## Directions
In the records below, find the line with "mesh = cad_parts[node].data" and the line with "mesh.materials.append(material)"; return exactly those lines and every line between them.

## Given entries
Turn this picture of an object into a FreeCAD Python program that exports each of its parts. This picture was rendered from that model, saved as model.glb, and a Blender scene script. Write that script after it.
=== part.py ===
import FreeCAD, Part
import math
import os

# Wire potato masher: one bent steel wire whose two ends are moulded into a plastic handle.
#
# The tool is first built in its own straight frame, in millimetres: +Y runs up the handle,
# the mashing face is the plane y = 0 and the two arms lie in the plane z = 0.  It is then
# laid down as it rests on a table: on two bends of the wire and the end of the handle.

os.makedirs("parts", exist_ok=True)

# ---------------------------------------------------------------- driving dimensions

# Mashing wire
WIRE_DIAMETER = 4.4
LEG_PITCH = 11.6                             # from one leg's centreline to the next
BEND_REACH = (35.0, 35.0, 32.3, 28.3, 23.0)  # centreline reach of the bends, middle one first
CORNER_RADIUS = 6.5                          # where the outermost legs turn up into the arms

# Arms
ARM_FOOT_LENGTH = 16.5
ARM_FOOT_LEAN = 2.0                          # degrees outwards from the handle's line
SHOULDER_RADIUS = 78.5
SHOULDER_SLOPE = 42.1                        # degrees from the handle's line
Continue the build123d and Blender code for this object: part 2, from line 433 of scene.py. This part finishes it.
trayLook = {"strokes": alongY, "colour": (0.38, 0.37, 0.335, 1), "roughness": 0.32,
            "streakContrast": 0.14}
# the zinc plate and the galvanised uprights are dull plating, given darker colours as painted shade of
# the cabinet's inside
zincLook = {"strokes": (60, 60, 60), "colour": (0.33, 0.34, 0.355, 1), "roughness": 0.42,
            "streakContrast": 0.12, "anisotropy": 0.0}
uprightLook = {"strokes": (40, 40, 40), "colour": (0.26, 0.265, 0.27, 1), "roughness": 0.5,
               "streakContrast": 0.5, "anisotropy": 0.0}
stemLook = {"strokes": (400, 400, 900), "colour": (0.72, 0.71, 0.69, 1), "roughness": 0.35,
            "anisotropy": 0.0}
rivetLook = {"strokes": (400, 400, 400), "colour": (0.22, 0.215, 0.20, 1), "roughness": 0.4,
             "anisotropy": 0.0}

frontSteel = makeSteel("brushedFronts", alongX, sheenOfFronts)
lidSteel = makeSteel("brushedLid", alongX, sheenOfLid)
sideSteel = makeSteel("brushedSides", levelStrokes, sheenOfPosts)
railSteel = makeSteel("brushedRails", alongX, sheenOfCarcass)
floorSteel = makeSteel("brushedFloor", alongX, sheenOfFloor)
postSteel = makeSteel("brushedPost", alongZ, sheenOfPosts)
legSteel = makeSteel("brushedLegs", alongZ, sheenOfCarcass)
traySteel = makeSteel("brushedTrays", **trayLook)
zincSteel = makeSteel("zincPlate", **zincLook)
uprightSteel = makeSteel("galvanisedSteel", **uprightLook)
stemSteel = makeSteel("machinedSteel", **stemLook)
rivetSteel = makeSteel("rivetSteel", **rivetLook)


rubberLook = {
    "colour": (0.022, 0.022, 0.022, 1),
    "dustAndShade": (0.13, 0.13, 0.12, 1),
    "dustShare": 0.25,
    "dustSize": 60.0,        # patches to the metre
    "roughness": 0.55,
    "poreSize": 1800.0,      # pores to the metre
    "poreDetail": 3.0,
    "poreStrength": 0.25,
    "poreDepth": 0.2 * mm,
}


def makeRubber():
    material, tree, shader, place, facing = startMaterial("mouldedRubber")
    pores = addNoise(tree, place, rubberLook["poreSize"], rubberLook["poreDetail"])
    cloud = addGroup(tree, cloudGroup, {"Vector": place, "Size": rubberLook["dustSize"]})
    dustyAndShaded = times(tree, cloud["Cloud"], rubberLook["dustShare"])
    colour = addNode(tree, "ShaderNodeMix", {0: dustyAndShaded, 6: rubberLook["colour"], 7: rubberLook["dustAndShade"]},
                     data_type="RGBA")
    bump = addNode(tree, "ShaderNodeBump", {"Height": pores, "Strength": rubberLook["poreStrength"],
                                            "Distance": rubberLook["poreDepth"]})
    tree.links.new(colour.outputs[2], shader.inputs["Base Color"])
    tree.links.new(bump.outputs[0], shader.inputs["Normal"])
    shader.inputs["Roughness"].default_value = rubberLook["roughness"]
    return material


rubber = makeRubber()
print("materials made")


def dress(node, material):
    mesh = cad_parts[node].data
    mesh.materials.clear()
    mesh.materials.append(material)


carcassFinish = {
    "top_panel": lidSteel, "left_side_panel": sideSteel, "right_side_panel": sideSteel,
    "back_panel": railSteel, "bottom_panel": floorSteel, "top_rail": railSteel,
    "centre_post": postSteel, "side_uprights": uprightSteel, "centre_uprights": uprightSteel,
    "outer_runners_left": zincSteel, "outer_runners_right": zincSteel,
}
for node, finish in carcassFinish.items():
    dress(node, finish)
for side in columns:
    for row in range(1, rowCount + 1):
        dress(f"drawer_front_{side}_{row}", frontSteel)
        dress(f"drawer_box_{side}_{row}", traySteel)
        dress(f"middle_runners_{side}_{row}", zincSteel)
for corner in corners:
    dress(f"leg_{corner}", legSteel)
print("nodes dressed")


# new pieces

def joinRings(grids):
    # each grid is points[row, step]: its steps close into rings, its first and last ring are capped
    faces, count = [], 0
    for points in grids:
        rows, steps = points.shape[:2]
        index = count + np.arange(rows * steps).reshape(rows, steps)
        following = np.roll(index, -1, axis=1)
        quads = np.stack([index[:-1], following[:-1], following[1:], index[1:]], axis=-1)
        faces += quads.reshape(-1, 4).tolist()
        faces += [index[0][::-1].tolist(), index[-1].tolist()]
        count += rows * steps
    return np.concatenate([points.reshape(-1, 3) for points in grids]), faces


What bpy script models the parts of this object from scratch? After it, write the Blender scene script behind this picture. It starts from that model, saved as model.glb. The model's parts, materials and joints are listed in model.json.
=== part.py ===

## Correct answer
    mesh = cad_parts[node].data
    mesh.materials.clear()
    mesh.materials.append(material)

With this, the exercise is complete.